> _Aim of the task_:
Return only the lines running from the line with "of the hoop." down to the line with "record = json.load(file)", both included, exactly as they appear.

Data items:
-.-.-
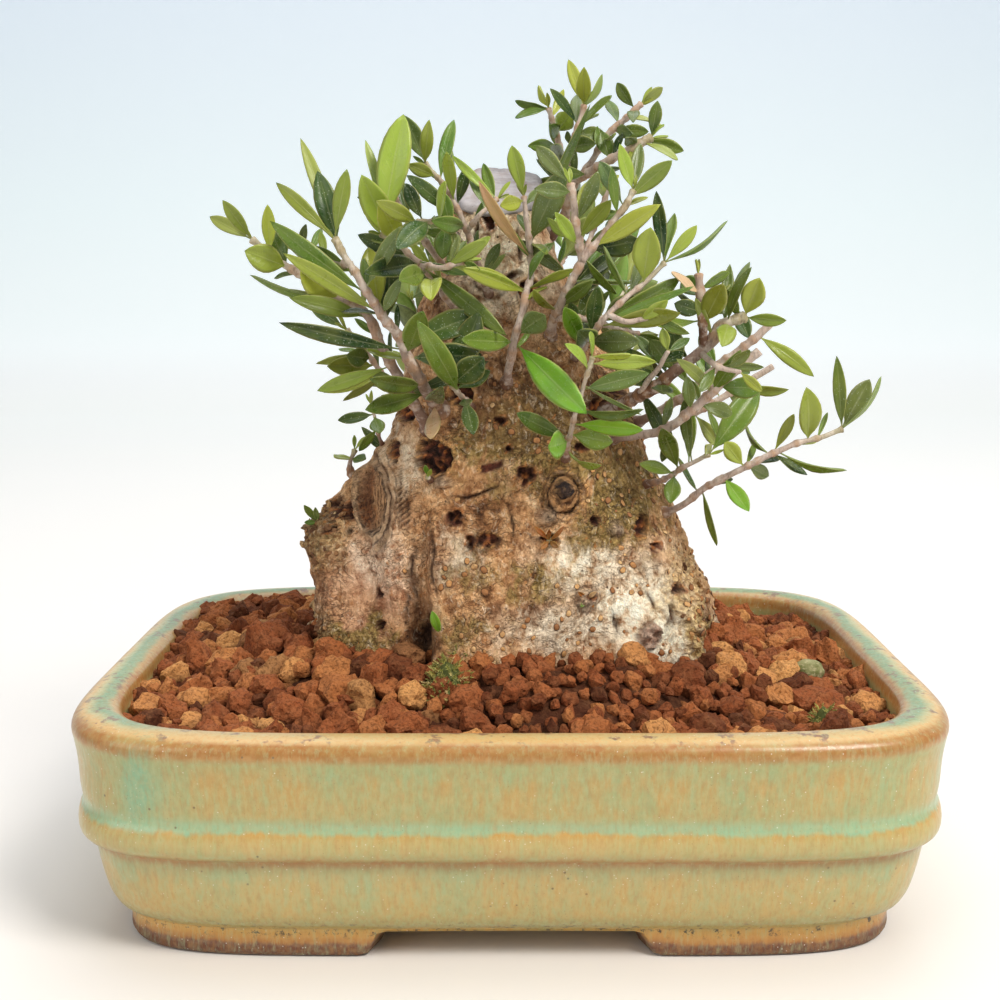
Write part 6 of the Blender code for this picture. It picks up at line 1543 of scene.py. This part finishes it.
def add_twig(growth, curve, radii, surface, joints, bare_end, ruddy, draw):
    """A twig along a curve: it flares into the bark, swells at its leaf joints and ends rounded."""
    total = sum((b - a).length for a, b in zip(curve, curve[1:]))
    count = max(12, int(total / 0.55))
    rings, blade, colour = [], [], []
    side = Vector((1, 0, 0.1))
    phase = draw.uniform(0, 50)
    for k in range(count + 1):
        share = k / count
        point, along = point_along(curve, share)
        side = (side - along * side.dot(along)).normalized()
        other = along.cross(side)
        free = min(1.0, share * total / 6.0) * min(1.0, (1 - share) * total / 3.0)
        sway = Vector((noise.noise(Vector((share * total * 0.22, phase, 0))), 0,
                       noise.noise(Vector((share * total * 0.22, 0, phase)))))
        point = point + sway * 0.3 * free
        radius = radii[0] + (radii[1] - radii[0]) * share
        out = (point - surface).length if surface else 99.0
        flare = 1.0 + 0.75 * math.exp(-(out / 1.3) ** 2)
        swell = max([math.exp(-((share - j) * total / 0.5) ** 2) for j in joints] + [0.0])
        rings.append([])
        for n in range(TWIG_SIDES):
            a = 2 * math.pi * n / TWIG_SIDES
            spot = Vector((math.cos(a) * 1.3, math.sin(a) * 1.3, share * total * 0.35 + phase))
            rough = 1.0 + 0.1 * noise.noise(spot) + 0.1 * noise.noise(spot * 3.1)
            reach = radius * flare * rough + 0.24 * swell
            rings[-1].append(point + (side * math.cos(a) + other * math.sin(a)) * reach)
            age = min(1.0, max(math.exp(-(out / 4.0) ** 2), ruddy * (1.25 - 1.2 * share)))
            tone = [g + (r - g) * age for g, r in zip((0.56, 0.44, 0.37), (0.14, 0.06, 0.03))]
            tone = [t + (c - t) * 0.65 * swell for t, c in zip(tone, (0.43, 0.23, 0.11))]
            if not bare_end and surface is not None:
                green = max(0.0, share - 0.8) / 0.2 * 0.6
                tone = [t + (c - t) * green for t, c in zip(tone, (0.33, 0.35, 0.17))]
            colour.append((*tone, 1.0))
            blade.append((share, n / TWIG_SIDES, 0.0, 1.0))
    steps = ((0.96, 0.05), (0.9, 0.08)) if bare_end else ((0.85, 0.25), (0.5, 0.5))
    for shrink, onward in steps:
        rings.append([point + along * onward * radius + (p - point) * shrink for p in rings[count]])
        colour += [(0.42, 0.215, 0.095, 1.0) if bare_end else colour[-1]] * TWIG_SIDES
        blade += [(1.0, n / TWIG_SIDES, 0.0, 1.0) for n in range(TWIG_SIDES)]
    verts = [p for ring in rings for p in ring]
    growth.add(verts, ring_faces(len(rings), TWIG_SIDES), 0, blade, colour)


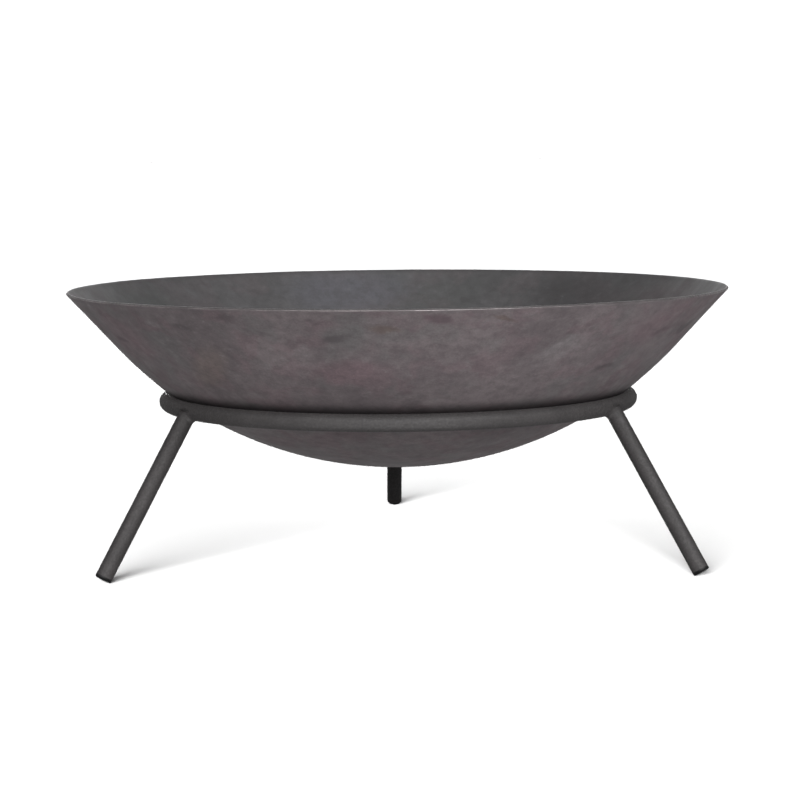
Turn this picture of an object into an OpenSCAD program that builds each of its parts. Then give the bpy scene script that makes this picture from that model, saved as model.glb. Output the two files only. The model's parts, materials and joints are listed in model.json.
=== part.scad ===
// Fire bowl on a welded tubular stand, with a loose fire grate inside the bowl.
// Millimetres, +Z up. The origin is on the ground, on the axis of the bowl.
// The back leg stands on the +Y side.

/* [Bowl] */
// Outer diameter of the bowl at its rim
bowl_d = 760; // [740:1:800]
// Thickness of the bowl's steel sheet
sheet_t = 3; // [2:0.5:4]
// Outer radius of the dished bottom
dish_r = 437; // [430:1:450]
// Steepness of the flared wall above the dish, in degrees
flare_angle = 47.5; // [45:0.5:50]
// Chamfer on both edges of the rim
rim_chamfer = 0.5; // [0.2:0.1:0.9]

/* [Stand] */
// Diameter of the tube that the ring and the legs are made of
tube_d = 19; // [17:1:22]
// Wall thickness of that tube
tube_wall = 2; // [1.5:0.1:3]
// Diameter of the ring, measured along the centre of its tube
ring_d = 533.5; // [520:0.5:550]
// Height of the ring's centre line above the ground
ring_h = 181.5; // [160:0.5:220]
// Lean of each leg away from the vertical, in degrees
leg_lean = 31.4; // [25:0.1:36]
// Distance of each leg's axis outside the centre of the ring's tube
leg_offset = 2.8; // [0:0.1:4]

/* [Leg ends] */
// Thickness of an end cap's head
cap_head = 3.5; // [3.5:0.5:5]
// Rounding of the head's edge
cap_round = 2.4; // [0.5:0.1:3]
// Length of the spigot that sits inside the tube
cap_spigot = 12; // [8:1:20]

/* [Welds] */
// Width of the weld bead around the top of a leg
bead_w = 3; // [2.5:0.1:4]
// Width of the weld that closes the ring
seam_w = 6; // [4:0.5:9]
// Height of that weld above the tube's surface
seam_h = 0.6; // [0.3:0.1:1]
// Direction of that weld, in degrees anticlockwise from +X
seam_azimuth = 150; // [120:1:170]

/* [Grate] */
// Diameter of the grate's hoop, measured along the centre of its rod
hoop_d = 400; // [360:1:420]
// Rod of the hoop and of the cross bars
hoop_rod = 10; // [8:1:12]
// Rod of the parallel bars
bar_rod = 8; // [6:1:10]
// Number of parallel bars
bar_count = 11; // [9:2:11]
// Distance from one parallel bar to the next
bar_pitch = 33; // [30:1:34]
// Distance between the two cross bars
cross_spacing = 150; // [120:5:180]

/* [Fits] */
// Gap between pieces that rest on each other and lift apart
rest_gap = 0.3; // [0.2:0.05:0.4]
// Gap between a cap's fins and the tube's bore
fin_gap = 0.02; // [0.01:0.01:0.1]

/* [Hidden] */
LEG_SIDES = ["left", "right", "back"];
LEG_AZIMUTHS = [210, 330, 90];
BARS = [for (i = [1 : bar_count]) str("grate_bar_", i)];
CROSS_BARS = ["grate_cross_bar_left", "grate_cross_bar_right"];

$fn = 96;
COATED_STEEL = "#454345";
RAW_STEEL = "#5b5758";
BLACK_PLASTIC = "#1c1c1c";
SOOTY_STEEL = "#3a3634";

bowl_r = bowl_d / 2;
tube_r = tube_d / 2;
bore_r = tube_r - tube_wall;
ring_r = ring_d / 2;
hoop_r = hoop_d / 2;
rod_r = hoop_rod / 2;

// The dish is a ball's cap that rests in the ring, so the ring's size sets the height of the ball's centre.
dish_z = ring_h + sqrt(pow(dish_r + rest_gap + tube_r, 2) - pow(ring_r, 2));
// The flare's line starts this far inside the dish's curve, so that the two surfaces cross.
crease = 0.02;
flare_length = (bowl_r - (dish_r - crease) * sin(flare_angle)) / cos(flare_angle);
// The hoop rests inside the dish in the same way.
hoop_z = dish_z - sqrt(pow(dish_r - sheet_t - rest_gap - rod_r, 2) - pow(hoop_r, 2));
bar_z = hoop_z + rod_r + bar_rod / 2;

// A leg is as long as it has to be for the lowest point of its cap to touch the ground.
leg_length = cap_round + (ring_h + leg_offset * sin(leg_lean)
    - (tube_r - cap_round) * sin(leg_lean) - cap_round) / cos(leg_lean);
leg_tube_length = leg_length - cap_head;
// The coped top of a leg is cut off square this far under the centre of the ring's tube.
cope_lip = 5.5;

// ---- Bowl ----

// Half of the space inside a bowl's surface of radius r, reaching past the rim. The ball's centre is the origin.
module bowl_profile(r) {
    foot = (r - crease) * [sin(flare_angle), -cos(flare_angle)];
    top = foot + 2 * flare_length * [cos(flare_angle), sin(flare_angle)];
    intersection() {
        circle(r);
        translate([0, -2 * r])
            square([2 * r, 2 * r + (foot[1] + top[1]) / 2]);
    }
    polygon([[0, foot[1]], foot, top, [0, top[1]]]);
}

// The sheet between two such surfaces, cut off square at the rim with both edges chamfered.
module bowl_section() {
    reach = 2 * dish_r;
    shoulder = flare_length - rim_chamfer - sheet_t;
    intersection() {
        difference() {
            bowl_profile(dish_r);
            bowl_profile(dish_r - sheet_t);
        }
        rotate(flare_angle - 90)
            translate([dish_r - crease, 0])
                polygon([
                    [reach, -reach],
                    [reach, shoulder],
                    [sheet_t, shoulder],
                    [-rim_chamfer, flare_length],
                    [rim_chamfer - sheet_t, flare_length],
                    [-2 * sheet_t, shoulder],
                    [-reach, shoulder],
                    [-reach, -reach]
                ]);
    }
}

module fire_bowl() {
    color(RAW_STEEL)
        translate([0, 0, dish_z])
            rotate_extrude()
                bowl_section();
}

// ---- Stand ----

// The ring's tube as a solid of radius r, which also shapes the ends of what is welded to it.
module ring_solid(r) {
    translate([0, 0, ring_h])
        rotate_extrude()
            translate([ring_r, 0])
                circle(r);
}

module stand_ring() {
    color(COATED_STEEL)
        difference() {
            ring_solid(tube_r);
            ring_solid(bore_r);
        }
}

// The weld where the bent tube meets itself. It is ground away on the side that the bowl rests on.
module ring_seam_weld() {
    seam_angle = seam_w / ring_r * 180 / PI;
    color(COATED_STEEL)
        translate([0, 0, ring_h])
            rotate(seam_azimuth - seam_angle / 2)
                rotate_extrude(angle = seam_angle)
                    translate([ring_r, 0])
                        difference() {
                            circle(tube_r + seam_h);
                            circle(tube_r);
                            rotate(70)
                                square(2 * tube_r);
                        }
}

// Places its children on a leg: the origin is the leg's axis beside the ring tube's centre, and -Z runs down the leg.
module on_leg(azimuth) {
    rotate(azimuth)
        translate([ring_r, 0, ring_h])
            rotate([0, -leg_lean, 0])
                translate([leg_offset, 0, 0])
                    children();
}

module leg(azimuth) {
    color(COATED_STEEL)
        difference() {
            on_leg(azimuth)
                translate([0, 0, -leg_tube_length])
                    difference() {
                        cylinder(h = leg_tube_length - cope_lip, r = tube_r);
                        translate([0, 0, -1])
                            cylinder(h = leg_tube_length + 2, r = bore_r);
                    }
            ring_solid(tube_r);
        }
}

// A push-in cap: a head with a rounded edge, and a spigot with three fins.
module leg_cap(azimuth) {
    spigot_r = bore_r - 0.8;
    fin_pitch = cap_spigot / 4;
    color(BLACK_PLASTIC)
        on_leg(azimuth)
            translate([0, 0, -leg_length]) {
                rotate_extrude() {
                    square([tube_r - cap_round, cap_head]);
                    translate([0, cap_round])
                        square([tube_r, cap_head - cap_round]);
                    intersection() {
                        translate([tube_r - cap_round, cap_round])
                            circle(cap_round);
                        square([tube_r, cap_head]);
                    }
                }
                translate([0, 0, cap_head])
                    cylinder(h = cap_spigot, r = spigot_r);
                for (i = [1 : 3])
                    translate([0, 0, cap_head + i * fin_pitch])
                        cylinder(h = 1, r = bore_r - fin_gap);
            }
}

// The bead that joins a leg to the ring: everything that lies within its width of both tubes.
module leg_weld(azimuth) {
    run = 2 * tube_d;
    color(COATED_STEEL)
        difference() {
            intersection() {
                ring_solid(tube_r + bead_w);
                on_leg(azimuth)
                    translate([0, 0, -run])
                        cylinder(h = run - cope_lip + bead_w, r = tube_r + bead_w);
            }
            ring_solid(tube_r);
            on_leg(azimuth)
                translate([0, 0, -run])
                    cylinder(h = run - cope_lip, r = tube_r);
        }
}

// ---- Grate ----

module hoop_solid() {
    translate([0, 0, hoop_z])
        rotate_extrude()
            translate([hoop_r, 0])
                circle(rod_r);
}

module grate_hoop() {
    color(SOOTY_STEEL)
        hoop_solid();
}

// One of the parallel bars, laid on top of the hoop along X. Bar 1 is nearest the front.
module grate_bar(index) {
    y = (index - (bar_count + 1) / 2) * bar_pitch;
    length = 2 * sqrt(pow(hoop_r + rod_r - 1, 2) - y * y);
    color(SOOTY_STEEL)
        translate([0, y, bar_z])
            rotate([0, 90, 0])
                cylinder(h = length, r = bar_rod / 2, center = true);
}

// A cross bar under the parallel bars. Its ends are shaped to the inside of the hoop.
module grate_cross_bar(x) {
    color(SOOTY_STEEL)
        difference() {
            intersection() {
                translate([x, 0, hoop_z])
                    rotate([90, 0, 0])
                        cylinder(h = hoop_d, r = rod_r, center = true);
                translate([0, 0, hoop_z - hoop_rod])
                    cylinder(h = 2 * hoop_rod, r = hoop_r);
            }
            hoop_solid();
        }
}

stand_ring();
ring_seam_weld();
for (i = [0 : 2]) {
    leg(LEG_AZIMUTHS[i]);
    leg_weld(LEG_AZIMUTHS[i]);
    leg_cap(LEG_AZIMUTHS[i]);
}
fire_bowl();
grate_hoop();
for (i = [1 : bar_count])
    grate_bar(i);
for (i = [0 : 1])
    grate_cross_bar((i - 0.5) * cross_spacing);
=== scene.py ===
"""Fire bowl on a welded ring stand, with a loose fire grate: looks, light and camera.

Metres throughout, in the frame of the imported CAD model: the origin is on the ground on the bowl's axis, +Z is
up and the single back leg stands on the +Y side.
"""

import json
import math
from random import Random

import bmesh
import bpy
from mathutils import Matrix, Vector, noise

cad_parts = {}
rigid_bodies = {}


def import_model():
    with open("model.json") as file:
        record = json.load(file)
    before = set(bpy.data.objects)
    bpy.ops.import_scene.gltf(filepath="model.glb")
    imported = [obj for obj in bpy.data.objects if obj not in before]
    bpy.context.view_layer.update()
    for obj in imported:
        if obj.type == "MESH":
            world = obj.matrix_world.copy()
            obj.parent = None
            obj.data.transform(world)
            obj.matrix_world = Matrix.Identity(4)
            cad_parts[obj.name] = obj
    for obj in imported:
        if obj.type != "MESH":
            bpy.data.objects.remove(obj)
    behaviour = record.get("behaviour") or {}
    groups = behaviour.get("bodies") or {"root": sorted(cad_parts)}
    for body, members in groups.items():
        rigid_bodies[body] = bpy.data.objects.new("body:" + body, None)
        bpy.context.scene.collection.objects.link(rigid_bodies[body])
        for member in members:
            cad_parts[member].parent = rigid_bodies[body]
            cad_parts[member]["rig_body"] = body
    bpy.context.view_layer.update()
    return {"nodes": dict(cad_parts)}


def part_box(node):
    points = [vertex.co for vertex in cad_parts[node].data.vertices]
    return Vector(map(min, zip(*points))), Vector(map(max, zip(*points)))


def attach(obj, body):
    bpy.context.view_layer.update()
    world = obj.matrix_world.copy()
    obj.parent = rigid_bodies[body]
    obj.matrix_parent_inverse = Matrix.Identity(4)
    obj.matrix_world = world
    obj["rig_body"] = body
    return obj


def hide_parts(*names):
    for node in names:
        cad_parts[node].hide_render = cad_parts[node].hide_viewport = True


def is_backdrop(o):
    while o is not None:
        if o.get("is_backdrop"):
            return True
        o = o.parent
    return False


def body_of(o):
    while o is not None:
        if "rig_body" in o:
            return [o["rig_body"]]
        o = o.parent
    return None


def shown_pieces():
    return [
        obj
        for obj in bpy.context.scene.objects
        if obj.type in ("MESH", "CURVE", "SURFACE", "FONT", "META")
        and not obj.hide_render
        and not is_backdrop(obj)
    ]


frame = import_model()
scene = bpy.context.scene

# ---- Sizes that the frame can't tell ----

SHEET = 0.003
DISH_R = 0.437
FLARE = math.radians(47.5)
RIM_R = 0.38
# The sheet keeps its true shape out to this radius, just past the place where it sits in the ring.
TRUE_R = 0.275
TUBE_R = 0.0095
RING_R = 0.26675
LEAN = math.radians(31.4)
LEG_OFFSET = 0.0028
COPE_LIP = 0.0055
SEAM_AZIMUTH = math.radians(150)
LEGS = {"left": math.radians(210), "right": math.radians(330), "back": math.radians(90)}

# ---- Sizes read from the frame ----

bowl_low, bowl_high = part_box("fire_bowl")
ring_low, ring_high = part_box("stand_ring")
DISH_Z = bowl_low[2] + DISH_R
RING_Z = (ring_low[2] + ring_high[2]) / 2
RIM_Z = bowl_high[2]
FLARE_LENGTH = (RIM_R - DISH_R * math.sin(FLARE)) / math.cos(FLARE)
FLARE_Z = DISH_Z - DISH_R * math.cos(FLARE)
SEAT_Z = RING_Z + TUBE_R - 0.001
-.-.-
> _Task output_:
// A cross bar under the parallel bars. Its ends are shaped to the inside of the hoop.
module grate_cross_bar(x) {
    color(SOOTY_STEEL)
        difference() {
            intersection() {
                translate([x, 0, hoop_z])
                    rotate([90, 0, 0])
                        cylinder(h = hoop_d, r = rod_r, center = true);
                translate([0, 0, hoop_z - hoop_rod])
                    cylinder(h = 2 * hoop_rod, r = hoop_r);
            }
            hoop_solid();
        }
}

stand_ring();
ring_seam_weld();
for (i = [0 : 2]) {
    leg(LEG_AZIMUTHS[i]);
    leg_weld(LEG_AZIMUTHS[i]);
    leg_cap(LEG_AZIMUTHS[i]);
}
fire_bowl();
grate_hoop();
for (i = [1 : bar_count])
    grate_bar(i);
for (i = [0 : 1])
    grate_cross_bar((i - 0.5) * cross_spacing);
=== scene.py ===
"""Fire bowl on a welded ring stand, with a loose fire grate: looks, light and camera.

Metres throughout, in the frame of the imported CAD model: the origin is on the ground on the bowl's axis, +Z is
up and the single back leg stands on the +Y side.
"""

import json
import math
from random import Random

import bmesh
import bpy
from mathutils import Matrix, Vector, noise

cad_parts = {}
rigid_bodies = {}


def import_model():
    with open("model.json") as file:
        record = json.load(file)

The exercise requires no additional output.